I decided that I wanted my coasters to be 5/16″ thick. I arrived at this precise dimension using the ultra-sophisticated and cutting-edge technique of holding my thumb and forefinger in front of my face and moving them towards each other until the space between them looked about right. Then I measured that space.
I brought the
liverwurst plywood to my radial arm saw and started slicing. To my everlasting surprise and delight, not only did the coasters stay in one piece, but they felt pretty damn sturdy! I sliced off 17 of them – 4 sets of four (for gifts or sale), plus one for me.
They were a little rough around the edges, but really what would you expect from something that spends its life holding a drink?
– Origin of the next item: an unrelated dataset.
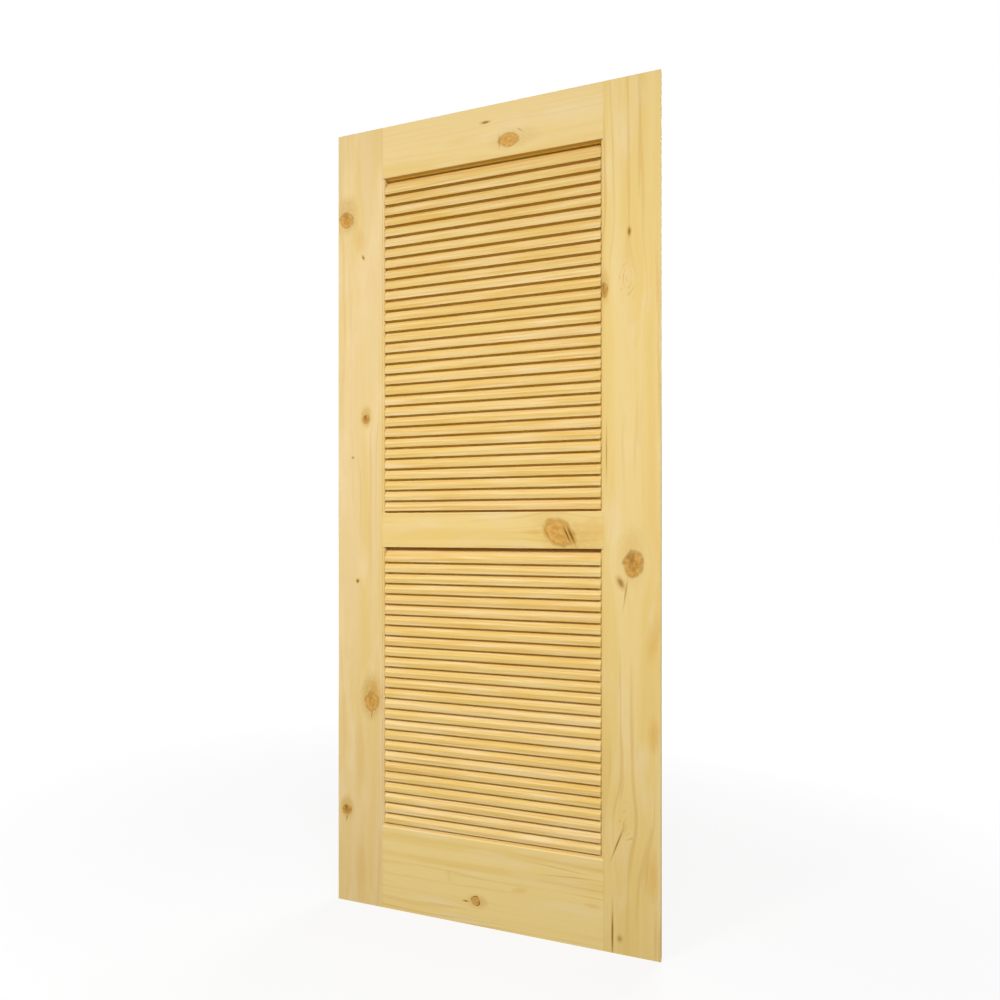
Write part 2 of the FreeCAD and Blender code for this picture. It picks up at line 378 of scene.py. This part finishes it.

I sanded the edges and faces with 220 and 320 grit sandpaper, then lined them up for finishing.
Since these cocktail carriers were so small, I thought that brushing on polyurethane would be a colossal pain in the @ss, so I decided to give them a bath in something a little thinner than regular poly.
In went the coaster…
And that end grain just slurped up the finish.
After a few seconds, I flipped it over.
And that coaster was totally sealed. I took it out of its bath and let it towel-dry for a bit.
Then I placed it and its brethren on an angled drying rack (a few strips of plywood set on end).
Since there was so much finish in these coasters, I let them dry for about a week before proceeding to the next step.
When I thought they had dried enough, it was time to put a cork backing on them to protect any wooden furniture they may be used on. I found this perfect cork backing on Amazon, that couldn’t be easier to cut and apply.
I cut pieces just slightly larger than the coasters so I could trim them to size once they were applied.
Here is the backing applied, but untrimmed.
Using a sharp-bladed utility knife, I ran the blade around the coaster, holding it at a 45 degree angle, so it slightly undercut the cork. This gave the final piece a more professional look and feel.
And that was it! The only thing left is to give these poor little sots the drinks they were born to carry.